Filme do Dia: Minha Rainha (1929), Erich Von Stroheim
Minha Rainha (Queen Kelly, EUA, 1929). Direção: Erich von Stroheim. Rot.
Original: Erich von Stroheim & Marian Ainslee. Fotografia: Paul Ivano.
Montagem: Viola Lawrence. Dir. de arte: Harold Miles. Figurinos: Max Rée. Com: Gloria Swanson, Walter Byron, Seena Owen, Sylvia
Ashton, Florence Gibson, Madge Hunt, Tully Marshall, Madame Sul-Te-Van.
O Príncipe Wolfran
(Byron) é um mulherengo que caiu nas graças de uma mulher que não o ama, mas a
quem não pode recusar, a Rainha Regina V (Owen). Na véspera do anúncio
inesperado de seu casamento, Wolfran se apaixona pela jovem aspirante à freira
Kelly (Swanson). Wolfran simula um incêndio no convento apenas para capturá-la
e levá-la ao palácio real. Regina os flagra juntos e humilha ambos, principalmente
sua rival, que pula nas águas do rio, sendo salva por um dos homens do palácio.

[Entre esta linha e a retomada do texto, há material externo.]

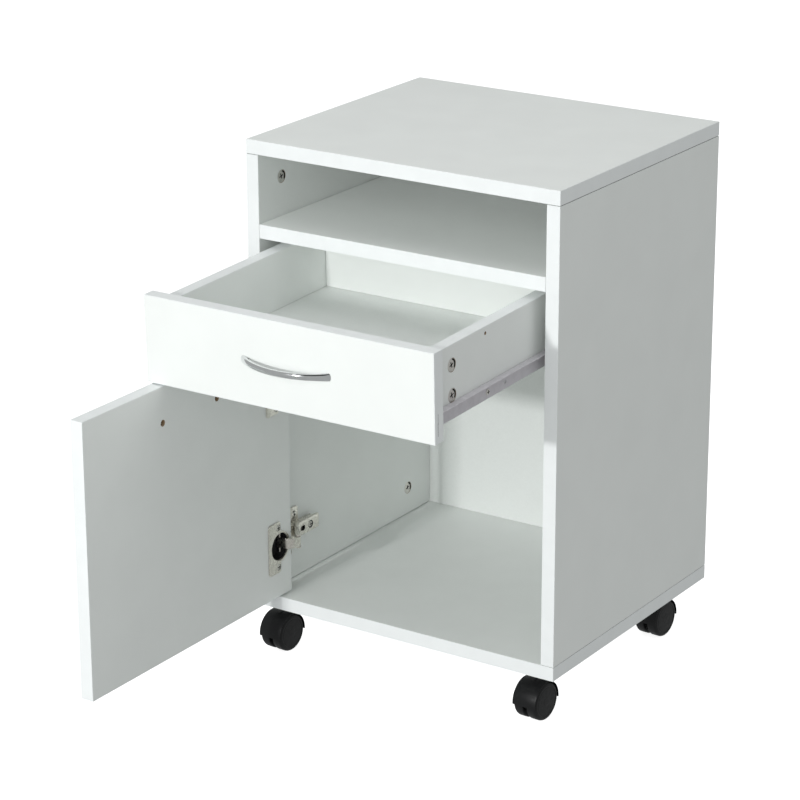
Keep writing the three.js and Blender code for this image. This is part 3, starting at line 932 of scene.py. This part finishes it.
def hinge_cup(row):
    """Pressed cup with its rolled rim, screw plate and the pin that the link turns on, with painted shade inside
    it.
    """
    node = f"{row}_hinge_cup"
    z = hinge_middle(row)
    low, high = local_box(node, DOOR)
    floor, face = low.y, BOARD + GAP
    inner, rim = CUP_RADIUS - CUP_WALL, CUP_RADIUS + CUP_RIM
    cup = lathe(fillet([
        (0, floor), (CUP_RADIUS, floor, 1.4), (CUP_RADIUS, face), (rim, face), (rim, face + 1.1, 0.5),
        (inner, face + 1.1, 0.4), (inner, floor + CUP_WALL, 1), (0, floor + CUP_WALL),
    ], closed=False), 56)
    centre = Vector((HINGE_CUP_X, 0, z))
    moved(cup, facing(centre, Y))

    half = (high.z - low.z) / 2
    plate = prism(fillet([
        (HINGE_CUP_X - 1, z - half, 2.5), (high.x, z - half, 3.5),
        (high.x, z + half, 3.5), (HINGE_CUP_X - 1, z + half, 2.5),
    ], steps=6), face, face + CUP_PLATE, Y, 0.45)
    mouth = rod(centre + Y * (face - 2), centre + Y * (face + 4), inner + 0.6, 56)
    across, up = CUP_SCREW
    screw_spots = [centre + Vector((across, face, side * up)) for side in (-1, 1)]
    dimples = [
        moved(lathe([(0, -1.1), (2.4, -1.1), (4.6, 0.6), (0, 0.6)], 28), facing(spot + Y * CUP_PLATE, Y))
        for spot in screw_spots
    ]
    # The cut faces of the mouth and of the screw dimples take the near black of painted shade.
    plate = carve(plate, [mouth, *dimples], inside=1)
    pivot = Vector((hinge_point.x, hinge_point.y, z))
    pin = rod(pivot - Z * CUP_PIN_HALF, pivot + Z * CUP_PIN_HALF, PIN, 20)
    add(f"{node}_shell", merged(cup, plate, pin), node, [finish_of(node), PAINTED_SHADE_AND_SCUFFS], DOOR, smooth=35)

    # Painted shade: a thin near-black sheet lines the cup, where its inside falls in shade.
    outside = inner - 0.1
    inside = outside - PAINTED_SHADE_LINER_WALL
    painted_shade_liner = lathe([
        (0, floor + CUP_WALL), (outside, floor + CUP_WALL), (outside, face - 1), (inside, face - 1),
        (inside, floor + CUP_WALL + 0.4), (0, floor + CUP_WALL + 0.4),
    ], 56)
    moved(painted_shade_liner, facing(centre, Y))
    add(f"{node}_liner", painted_shade_liner, node, [PAINTED_SHADE_AND_SCUFFS], DOOR, smooth=35, stands=False)
    heads_at = [facing(spot + Y * CUP_PLATE / 2, Y) for spot in screw_spots]
    add_screws(node, screw_head(3.5, 1.0), heads_at, DOOR)


def curve(a, control, b, steps=10):
    """Points of a quadratic curve, without its two ends."""
    a, control, b = Vector(a), Vector(control), Vector(b)
    points = []
    for k in range(1, steps):
        t = k / steps
        points.append(a * (1 - t) ** 2 + control * 2 * t * (1 - t) + b * t * t)
    return points


def hinge_link(row):
    """Gooseneck band from the pin in the cup to the pin in the arm."""
    node = f"{row}_hinge_link"
    z = hinge_middle(row)
    px, py = hinge_point.x, hinge_point.y
    outer = [Vector((px, py - LINK_EYE)), Vector((px + 7, py - 1.8))]
    outer += curve((px + 7, py - 1.8), (px + 18, py - 0.8), (KNUCKLE.x + LINK_EYE, KNUCKLE.y))
    outer += circle(KNUCKLE, LINK_EYE, 12, 0, math.pi)
    outer += curve((KNUCKLE.x - LINK_EYE, KNUCKLE.y), (px + 13, py + 2.8), (px + 6.5, py + 2.6))
    outer += circle((px, py), LINK_EYE, 12, math.pi / 2, 1.5 * math.pi)
    outline = [outer[0]]
    for point in outer[1:]:
        if (point - outline[-1]).length > 1e-3:
            outline.append(point)
    if (outline[0] - outline[-1]).length < 1e-3:
        outline.pop()
    band = prism(outline, z - LINK_HALF, z + LINK_HALF, Z, 0.35)
    holes = [rod((x, y, z - 8), (x, y, z + 8), PIN + 0.35, 20) for x, y in ((px, py), KNUCKLE)]
    add(f"{node}_band", carve(band, holes), node, [finish_of(node)], smooth=35)


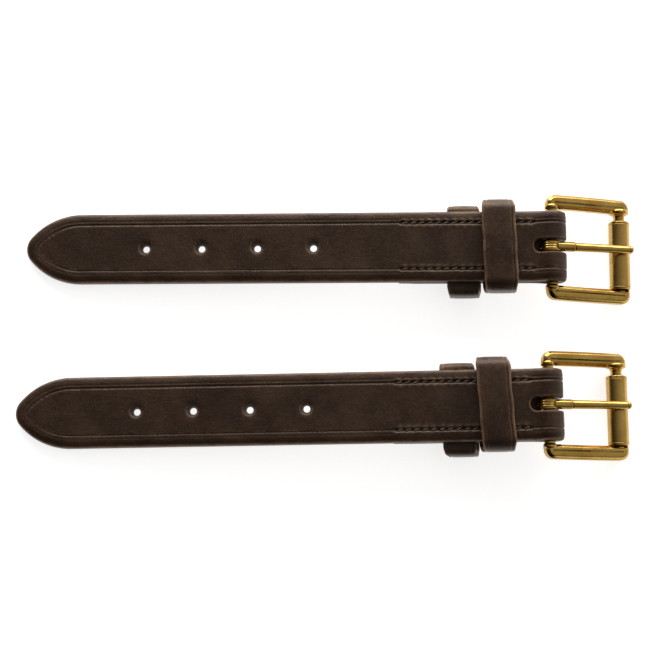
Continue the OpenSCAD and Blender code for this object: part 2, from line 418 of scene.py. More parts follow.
def leatherPath(n):
    # Side view: grain line and flesh line as matched points, tip to turned-back end, and the
    # length s along their middle. Straight face, eased shoulder, circle round the bar, straight back.
    z = strapSizes
    reach = tipReach(n)
    keepersAt = [ownX(n, f"{name}_keeper_loop_{n}") for name in ("front", "back")]
    curve = np.linspace(0, 1, 25)[1:]
    top, low = math.radians(112), math.radians(-124)      # where the circle starts and ends

    def eased(start, end, startWay, endWay, pull):
        # Cubic from start to end, leaving and arriving along the given directions.
        t = curve[:, None]
        p0, p3 = np.array(start), np.array(end)
        p1, p2 = p0 + pull * np.array(startWay), p3 - pull * np.array(endWay)
        return (1 - t) ** 3 * p0 + 3 * t * (1 - t) ** 2 * p1 + 3 * t * t * (1 - t) * p2 + t ** 3 * p3

    def arc(radius):
        a = top + (low - top) * np.linspace(0, 1, 61)[1:]
        return np.stack([radius * np.cos(a), radius * np.sin(a)], 1)

    def circlePoint(radius, a):
        return radius * math.cos(a), radius * math.sin(a)

    faceX = np.linspace(-reach - 1, -z["shoulder"], 400)
    backEnd, skiveFrom = -z["turnback"], -z["turnback"] + z["skiveLength"]
    backX = np.concatenate([np.linspace(-z["shoulder"], skiveFrom, 200)[1:],
                            np.linspace(skiveFrom, backEnd, 20)[1:]])
    backZ = np.interp(backX, [backEnd, skiveFrom], [-z["skiveEnd"], -z["back"]])

    def pocket(x):
        # The flesh lines part by half a tail each where a keeper runs between them.
        inside = sum((np.abs(x - k) < keeperSizes["length"] / 2 + 0.1) for k in keepersAt)
        return z["seam"] + inside * keeperSizes["tail"] / 2

    topWay = (math.sin(top), -math.cos(top))
    lowWay = (math.sin(low), -math.cos(low))
    rf, rb = z["foldRadius"], z["boreRadius"]
    grain = np.concatenate([
        np.stack([faceX, np.full_like(faceX, z["face"])], 1),
        eased((-z["shoulder"], z["face"]), circlePoint(rf, top), (1, 0), topWay, 2.4),
        arc(rf),
        eased(circlePoint(rf, low), (-z["shoulder"], -z["back"]), lowWay, (-1, 0), 2.0),
        np.stack([backX, backZ], 1)])
    flesh = np.concatenate([
        np.stack([faceX, pocket(faceX)], 1),
        eased((-z["shoulder"], z["seam"]), circlePoint(rb, top), (1, 0), topWay, 2.2),
        arc(rb),
        eased(circlePoint(rb, low), (-z["shoulder"], -z["seam"]), lowWay, (-1, 0), 2.0),
        np.stack([backX, -pocket(backX)], 1)])
    middle = (grain + flesh) / 2
    middle[:len(faceX), 1] = z["face"] / 2
    middle[-len(backX):, 1] = -z["back"] / 2
    s = np.concatenate([[0], np.cumsum(np.linalg.norm(np.diff(middle, axis=0), axis=1))]) - 1
    return s, grain, flesh


def tipOutline(s):
    # Half width of the plan at s from the tip: the least of the blunt arc, the long arc and the strap.
    z = strapSizes
    nose = np.clip(s, 0, z["tipRadius"])
    blunt = np.sqrt(2 * z["tipRadius"] * nose - nose ** 2) + np.clip(s - 1.5, 0, None) * 2
    short = np.clip(z["pointStart"] - s, 0, None)
    long = z["width"] / 2 - z["arcRadius"] + np.sqrt(z["arcRadius"] ** 2 - short ** 2)
    return np.minimum(np.minimum(blunt, long), z["width"] / 2)


def edgeDistance(s, y):
    # Distance in plan to the nearest point of the outline.
    z = strapSizes
    away = z["width"] / 2 - np.abs(y)
    near = s < z["pointStart"] + 6
    trace = z["pointStart"] * 1.6 * np.linspace(0, 1, 400) ** 2
    half = tipOutline(trace)
    gap = np.hypot(s[near][:, None] - trace, np.abs(y[near])[:, None] - half).min(1)
    away[near] = np.minimum(away[near], gap)
    return away


def grooves(x, y, away):
    # Depth of the crease lines and of the stitched rows below the grain.
    t = stitchSizes
    creased = sum(depth * bell(away, inset, spread) for inset, depth, spread in strapSizes["creases"])
    rowY = strapSizes["width"] / 2 - t["inset"]
    sewn = easeIn(x, -t["end"] - t["count"] * t["step"] - 0.8, -t["end"] - t["count"] * t["step"]) \
        * (1 - easeIn(x, -t["end"], -t["end"] + 0.8))
    phase = 2 * math.pi * (x + t["end"]) / t["step"]
    side = np.abs(y) - rowY - 0.10 * np.sin(phase)
    trough = t["grooveDepth"] * (1 + 0.35 * np.cos(phase)) * np.exp(-(side / t["grooveSpread"]) ** 2)
    lip = -0.16 * (1 - 0.5 * np.cos(phase)) * np.exp(-((np.abs(side) - 1.05) / 0.42) ** 2)
    return creased * (1 - 0.6 * sewn), sewn * (trough + lip)


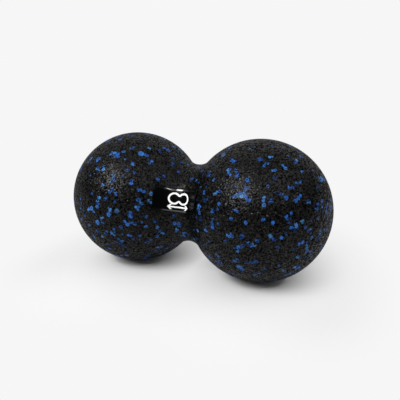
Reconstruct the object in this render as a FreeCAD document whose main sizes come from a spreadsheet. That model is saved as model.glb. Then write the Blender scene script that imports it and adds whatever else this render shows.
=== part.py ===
import FreeCAD, Part
import math
import os

import Sketcher

# Peanut massage ball: two foam balls and the waist between them in one moulding, with a
# raised label on the waist. The long axis is X, the label is on the -Y side and turned up
# towards +Z, and the floor under both balls is Z = 0. Millimetres and degrees.

# Each driving dimension, its value and what it measures.
SIZES = (
    ("ball_diameter", 120.0, "across one ball"),
    ("ball_spacing", 118.0, "from one ball's centre to the other's"),
    ("waist_blend_radius", 21.0, "of the hollow that runs from ball to ball"),
    ("label_length", 39.0, "straight across the waist, along the long axis"),
    ("label_width", 20.0, "straight across, round the waist"),
    ("label_corner_radius", 2.0, "of the label's outline"),
    ("label_thickness", 1.2, "of the label, foam to crown"),
    ("label_bevel", 0.7, "of the label's rim, between its crown and its edge"),
    ("label_turn", 73.0, "of the label round the long axis, from the top to the front"),
)
VALUES = {name: value for name, value, meaning in SIZES}

# A sketch counts its own horizontal axis as -1, and the points of a line or an arc from 1.
H_AXIS, _, START, END, CENTRE = range(-1, 4)

SAME_RADIUS = 1e-4


def add_sizes(doc):
    """The sheet that every sketch and feature takes its sizes from."""
    sheet = doc.addObject("Spreadsheet::Sheet", "sizes")
    for row, (name, value, meaning) in enumerate(SIZES, start=1):
        sheet.set(f"A{row}", name)
        sheet.set(f"B{row}", str(value))
        sheet.set(f"C{row}", meaning)
        sheet.setAlias(f"B{row}", name)
    doc.recompute()


def add_body(doc, name):
    """A body whose own origin stands on the long axis, midway between the balls."""
    body = doc.addObject("PartDesign::Body", name)
    body.Label = name
    body.setExpression(".Placement.Base.z", "sizes.ball_diameter / 2")
    return body


def add_sketch(body, name, plane):
    """An empty sketch on one of the body's own origin planes."""
    sketch = body.newObject("Sketcher::SketchObject", name)
    origin_plane = next(f for f in body.Origin.OriginFeatures if f.Role == plane)
    sketch.AttachmentSupport = [(origin_plane, "")]
    sketch.MapMode = "FlatFace"
    return sketch


def size(sketch, kind, places, value, expression):
    """A dimension of the sketch, bound to the sheet."""
    index = sketch.addConstraint(Sketcher.Constraint(kind, *places, value))
    sketch.setExpression(f"Constraints[{index}]", expression)


def link(sketch, kind, *places):
    """A relation between lines and points of the sketch, with no size of its own."""
    sketch.addConstraint(Sketcher.Constraint(kind, *places))


def add_arc(sketch, centre, radius, start, end):
    circle = Part.Circle(FreeCAD.Vector(*centre, 0), FreeCAD.Vector(0, 0, 1), radius)
    return sketch.addGeometry(Part.ArcOfCircle(circle, start, end))


def add_line(sketch, start, end):
    return sketch.addGeometry(
        Part.LineSegment(FreeCAD.Vector(*start, 0), FreeCAD.Vector(*end, 0))
    )


def draw_half_outline(sketch, ball_end, above=0.0, above_name="0"):
    """The peanut's outline over the long axis: a ball, the waist, a ball, with no corner
    between them. The balls' arcs end at the angle ball_end beyond their tops. A height
    above moves the whole outline outward, over the foam. Gives the three arcs."""
    half_spacing = VALUES["ball_spacing"] / 2
    ball = VALUES["ball_diameter"] / 2 + above
    blend = VALUES["waist_blend_radius"] - above
    blend_height = math.sqrt((ball + blend) ** 2 - half_spacing**2)
    lean = math.atan2(blend_height, half_spacing)

    quarter = math.pi / 2
    left = add_arc(sketch, (-half_spacing, 0), ball, lean, quarter + ball_end)
    waist = add_arc(sketch, (0, blend_height), blend, math.pi + lean, 2 * math.pi - lean)
    right = add_arc(sketch, (half_spacing, 0), ball, quarter - ball_end, math.pi - lean)
    link(sketch, "PointOnObject", left, CENTRE, H_AXIS)
    link(sketch, "PointOnObject", right, CENTRE, H_AXIS)
    for arc, side in ((left, -1), (right, 1)):
        size(
            sketch,
            "DistanceX",
            (H_AXIS, START, arc, CENTRE),
            side * half_spacing,
            f"{side} * sizes.ball_spacing / 2",
        )
    size(sketch, "Radius", (left,), ball, f"sizes.ball_diameter / 2 + {above_name}")
    size(sketch, "Radius", (waist,), blend, f"sizes.waist_blend_radius - {above_name}")
    link(sketch, "Equal", left, right)
    link(sketch, "Tangent", left, START, waist, START)
    link(sketch, "Tangent", waist, END, right, END)
    return left, waist, right


def draw_foam_section(sketch):
    """Half of the foam's section through the long axis, closed by the axis itself."""
    left, waist, right = draw_half_outline(sketch, math.pi / 2)
    reach = VALUES["ball_spacing"] / 2 + VALUES["ball_diameter"] / 2
    axis = add_line(sketch, (-reach, 0), (reach, 0))
    link(sketch, "Coincident", left, END, axis, START)
    link(sketch, "Coincident", right, START, axis, END)
    link(sketch, "PointOnObject", axis, START, H_AXIS)
    link(sketch, "PointOnObject", axis, END, H_AXIS)


def draw_space_over_label(sketch):
    """What lies over the label's crown: from the foam's outline, moved outward by the
    label's thickness, up to a ball's diameter, and from one ball's centre to the other's."""
    thickness = VALUES["label_thickness"]
    left, waist, right = draw_half_outline(sketch, 0, thickness, "sizes.label_thickness")
    half_spacing = VALUES["ball_spacing"] / 2
    crown = VALUES["ball_diameter"] / 2 + thickness
    top = VALUES["ball_diameter"]
    left_side = add_line(sketch, (-half_spacing, crown), (-half_spacing, top))
    roof = add_line(sketch, (-half_spacing, top), (half_spacing, top))
    right_side = add_line(sketch, (half_spacing, top), (half_spacing, crown))
    link(sketch, "Coincident", left, END, left_side, START)
    link(sketch, "Coincident", left_side, END, roof, START)
    link(sketch, "Coincident", roof, END, right_side, START)
    link(sketch, "Coincident", right_side, END, right, START)
    link(sketch, "Vertical", left_side)
    link(sketch, "Vertical", right_side)
    link(sketch, "Horizontal", roof)
    link(sketch, "Vertical", left, CENTRE, left, END)
    link(sketch, "Vertical", right, CENTRE, right, START)
    size(sketch, "DistanceY", (H_AXIS, START, roof, START), top, "sizes.ball_diameter")


def draw_label_outline(sketch):
    """A rectangle with round corners, centred on the waist."""
    half_length = VALUES["label_length"] / 2
    half_width = VALUES["label_width"] / 2
    corner = VALUES["label_corner_radius"]
    across, along = half_length - corner, half_width - corner
    sides = [
        add_line(sketch, (-across, -half_width), (across, -half_width)),
        add_line(sketch, (half_length, -along), (half_length, along)),
        add_line(sketch, (across, half_width), (-across, half_width)),
        add_line(sketch, (-half_length, along), (-half_length, -along)),
    ]
    centres = ((across, -along), (across, along), (-across, along), (-across, -along))
    corners = [
        add_arc(sketch, centre, corner, (turn - 1) * math.pi / 2, turn * math.pi / 2)
        for turn, centre in enumerate(centres)
    ]
    for turn, arc in enumerate(corners):
        link(sketch, "Tangent", sides[turn], END, arc, START)
        link(sketch, "Tangent", arc, END, sides[(turn + 1) % 4], START)
    for arc in corners[1:]:
        link(sketch, "Equal", corners[0], arc)
    for flat, upright in (sides[:2], sides[2:]):
        link(sketch, "Horizontal", flat)
        link(sketch, "Vertical", upright)
    link(sketch, "Symmetric", corners[0], CENTRE, corners[2], CENTRE, H_AXIS, START)
    size(sketch, "Radius", (corners[0],), corner, "sizes.label_corner_radius")
    size(
        sketch,
        "DistanceX",
        (H_AXIS, START, sides[1], START),
        half_length,
        "sizes.label_length / 2",
    )
    size(
        sketch,
        "DistanceY",
        (H_AXIS, START, sides[2], START),
        half_width,
        "sizes.label_width / 2",
    )


def make_foam_body(doc):
    """Both balls and the waist: one section turned once round the long axis."""
    body = add_body(doc, "foam_body")
    section = add_sketch(body, "foam_section", "XZ_Plane")
    draw_foam_section(section)
    doc.recompute()
    turned = body.newObject("PartDesign::Revolution", "foam_turned")
    turned.Profile = section
    turned.ReferenceAxis = (section, ["H_Axis"])
    turned.Angle = 360
    doc.recompute()
    return body


def crown_edges(shape):
    """Names of the edges between the label's crown and its upright edge."""
    ball = VALUES["ball_diameter"] / 2 + VALUES["label_thickness"]
    blend = VALUES["waist_blend_radius"] - VALUES["label_thickness"]
    names = []
    for number, edge in enumerate(shape.Edges, start=1):
        faces = shape.ancestorsOfType(edge, Part.Face)
        crown_faces = 0
        for surface in (face.Surface for face in faces):
            if isinstance(surface, Part.Sphere):
                crown_faces += abs(surface.Radius - ball) < SAME_RADIUS
            elif isinstance(surface, Part.Toroid):
                crown_faces += abs(surface.MinorRadius - blend) < SAME_RADIUS
        if crown_faces == 1:
            names.append(f"Edge{number}")
    return names


def make_waist_label(doc):
    """The label: its outline raised off the long axis, cut from below by the foam's own
    section and from above at its thickness, so that it lies on the waist all over."""
    body = add_body(doc, "waist_label")
    body.Placement.Rotation = FreeCAD.Rotation(FreeCAD.Vector(1, 0, 0), 1)
    body.setExpression(".Placement.Rotation.Angle", "sizes.label_turn")

    outline = add_sketch(body, "label_outline", "XY_Plane")
    draw_label_outline(outline)
    doc.recompute()
    raised = body.newObject("PartDesign::Pad", "label_raised")
    raised.Profile = outline
    raised.setExpression("Length", "sizes.ball_diameter / 2 + sizes.label_thickness")
    doc.recompute()

    seat_section = add_sketch(body, "label_seat_section", "XY_Plane")
    draw_foam_section(seat_section)
    doc.recompute()
    seat = body.newObject("PartDesign::Groove", "label_seat")
    seat.Profile = seat_section
    seat.ReferenceAxis = (seat_section, ["H_Axis"])
    seat.Angle = 360
    doc.recompute()

    crown_section = add_sketch(body, "label_crown_section", "XY_Plane")
    draw_space_over_label(crown_section)
    doc.recompute()
    crown = body.newObject("PartDesign::Groove", "label_crown")
    crown.Profile = crown_section
    crown.ReferenceAxis = (crown_section, ["H_Axis"])
    crown.Angle = 360
    doc.recompute()

    rim = body.newObject("PartDesign::Chamfer", "label_rim")
    rim.Base = (crown, crown_edges(crown.Shape))
    rim.ChamferType = "Equal distance"
    rim.setExpression("Size", "sizes.label_bevel")
    doc.recompute()
    return body


def check(doc, bodies):
    """Stops before anything is written if a feature or a body's shape is bad."""
    for thing in doc.Objects:
        if "Invalid" in thing.State or "Error" in thing.State:
            raise RuntimeError(f"{thing.Name} failed: {thing.State}")
    for body in bodies:
        if body.Shape.isNull() or not body.Shape.isValid() or len(body.Shape.Solids) != 1:
            raise RuntimeError(f"{body.Label} is not one good solid")


doc = FreeCAD.newDocument("peanut_massage_ball")
add_sizes(doc)
bodies = [make_foam_body(doc), make_waist_label(doc)]
doc.recompute()
check(doc, bodies)
os.makedirs("parts", exist_ok=True)
for body in bodies:
    body.Shape.exportStep(f"parts/{body.Label}.step")
    print(body.Label, round(body.Shape.Volume, 1), body.Shape.BoundBox)
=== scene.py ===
import math

import bpy
import numpy as np
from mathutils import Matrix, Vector
from mathutils.geometry import delaunay_2d_cdt


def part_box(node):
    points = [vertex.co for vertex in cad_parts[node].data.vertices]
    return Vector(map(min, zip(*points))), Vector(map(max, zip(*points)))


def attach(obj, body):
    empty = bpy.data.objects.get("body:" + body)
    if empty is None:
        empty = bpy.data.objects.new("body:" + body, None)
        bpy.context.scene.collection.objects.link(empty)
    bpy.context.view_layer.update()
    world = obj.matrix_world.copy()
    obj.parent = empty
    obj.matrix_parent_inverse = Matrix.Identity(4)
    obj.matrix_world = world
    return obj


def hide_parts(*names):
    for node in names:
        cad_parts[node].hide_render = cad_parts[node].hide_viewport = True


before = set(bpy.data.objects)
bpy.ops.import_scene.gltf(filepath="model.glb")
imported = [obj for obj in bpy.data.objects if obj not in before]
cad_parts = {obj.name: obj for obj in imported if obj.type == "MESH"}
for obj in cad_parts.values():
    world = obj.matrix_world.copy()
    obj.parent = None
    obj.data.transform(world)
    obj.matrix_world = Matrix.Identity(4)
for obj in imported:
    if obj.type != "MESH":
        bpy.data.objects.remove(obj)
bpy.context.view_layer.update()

# The view. The camera stands in front of the ball, to its right and a little above, and
# looks down on it. Here and below, lengths are metres and angles degrees where nothing
# else is said.
PICTURE_PIXELS = 400
FOCAL_PIXELS = 439.5
SENSOR_MILLIMETRES = 36.0
CAMERA_TURN = 23.75
CAMERA_RISE = 15.08
CAMERA_DISTANCE = 0.3922
CAMERA_AIM = Vector((0.0040, 0.0, 0.0630))

view_turn, view_rise = math.radians(CAMERA_TURN), math.radians(CAMERA_RISE)
towards_camera = Vector(
    (
        math.sin(view_turn) * math.cos(view_rise),
        -math.cos(view_turn) * math.cos(view_rise),
        math.sin(view_rise),
    )
)
camera = bpy.data.objects.new("camera", bpy.data.cameras.new("camera"))
camera.data.sensor_width = SENSOR_MILLIMETRES
camera.data.lens = FOCAL_PIXELS / PICTURE_PIXELS * SENSOR_MILLIMETRES
camera.location = CAMERA_AIM + CAMERA_DISTANCE * towards_camera
camera.rotation_euler = towards_camera.to_track_quat("Z", "Y").to_euler()
bpy.context.scene.collection.objects.link(camera)
bpy.context.scene.camera = camera


# The foam body. Both balls and the waist between them are one steam-moulded piece of
# expanded polypropylene: black beads with some blue ones among them, pressed flat against
# the mould and fused where they meet, so that each one shows as a cell of its own.
foam_low, foam_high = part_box("foam_body")
BALL_RADIUS = (foam_high.z - foam_low.z) / 2
BALL_CENTRE = foam_high.x - BALL_RADIUS
WAIST_BLEND = 0.021
BEADS = 11400
BEAD_SEED = 1807
TRIES_PER_BEAD = 4
SETTLING_ROUNDS = 3
CORNER_ROUNDING = 0.45
SAME_PLACE = 1e-9
TRIANGLES_TO_THE_RIM = 0

# The outline beside the long axis is an arc of the waist's hollow between two ball arcs.
# LEAN is the angle at a ball's centre from the long axis to where the two meet. It and
# WAIST_ANGLE are in radians, and a run is a length along the outline.
BLEND_HEIGHT = math.sqrt((BALL_RADIUS + WAIST_BLEND) ** 2 - BALL_CENTRE**2)
LEAN = math.atan2(BLEND_HEIGHT, BALL_CENTRE)
WAIST_ANGLE = math.pi / 2 - LEAN
WAIST_RUN = WAIST_BLEND * WAIST_ANGLE
WHOLE_RUN = WAIST_RUN + BALL_RADIUS * (math.pi - LEAN)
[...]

Kelly embarca para Der-el-Salem onde se encontra com a tia (Ashton) moribunda e
é instigada a substituí-la casando com o marido da tia, o maníaco Jan (Marshall). Como resiste
a ideia, torna-se proprietária do bordel da tia. É lá que Wolfran a reencontra
e, após o assassinato de Regina, a convida para viver com ele no palácio.
O
habitual senso de extravagância do realizador consegue apenas ser vislumbrado
nesse filme, que originalmente deveria durar quatro horas, na hora e meia que
restou tal como compilada por uma restauração efetivada em 1985. Infelizmente,
a parte sobrevivente é a mais “comportada” e convencional. Ainda assim, há
vários momentos em que Stroheim distila sexo e perversidade para além do
habitual, como é o caso da primeira aparição da rainha, completamente despida
em sua cama, o grupo de mulheres que persegue o príncipe em um automóvel
(aparentemente as melhores prostitutas de luxo de Hollywood da época) ou ainda
uma das partes do vestido de Kelly que cai diante de todo um batalhão de
homens, situação que marca definitivamente o encontro do príncipe com ela. E
Kelly, não se fazendo de rogada, ainda joga a peça para o príncipe. Apesar
disso, essa primeira metade do filme, parece em tudo se conjugar com o seu
objetivo principal, servir como veículo para Swanson, que o produziu. É em sua
segunda metade, infelizmente apenas esboçada, sendo sua maior parte
reconstituída com uns poucos stills,
que Stroheim de fato poria suas mangas de fora. Porém, ele foi despedido por
Swanson. Talvez nenhum plano observe melhor esse duelo de egos (capitalizado de
forma perversa por Billy Wilder quase um quarto de século depois, em Crepúsculo dos Deuses, no qual
transforma Stroheim em motorista de Swanson e inclusive exibe trechos desse
filme) do que o que Kelly desolada, com o habitual olhar dramático de então,
troca suas últimas palavras com a tia. Logo atrás de seu olhar suplicante, no
entanto, encontra-se o alucinado olhar de seu perverso marido, quase salivando
para pôr as mãos na moça. Aí se encontra concentrado o embate entre a carolice
piegas do romance entre príncipe e plebeia, típico da época e a anarquia
delirante e carregadamente sexuada típica do realizador. É nesse contraste literal
entre olhares, o do marido da tia e o de Kelly, que se corporifica também dois
olhares inconciliáveis sobre o que representaria o filme, resultando em que o
mesmo somente chegaria às telas após o lançamento do filme de Wilder, selando
de vez a interdição da carreira de Stroheim para qualquer projeto de semelhante
envergadura e o tornando proscrito basicamente a uma carreira como ator. A
seqüência no prostíbulo é o auge do naturalismo obsceno de Stroheim, através da
verdadeira apresentação da vulgaridade de suas duas prostitutas após a chegada
do velho. Seu risos debochados e suas tatuagens, assim como sua postura
corporal, parecem deslocados em seu tom explícito em relação a qualquer
representação semelhante pelo cinema da época, ainda por demais presos a moralidade
vitoriana estabelecida por Griffith. Sam Wood, Irving Thalberg e Edmund
Goulding são tidos como diretores não creditados que também trabalharam no
filme, provavelmente após a demissão de Stroheim. A exorbitância dos custos
desta produção que sequer chegou a ser lançada na época também pôs pôr terra
qualquer pretensão de Swanson continuar produzindo filmes – ela havia produzido
dois anteriormente, dirigidos por Raoul Walsh e Albert Parker respectivamente.
Gloria Swanson Pictures. 101 minutos.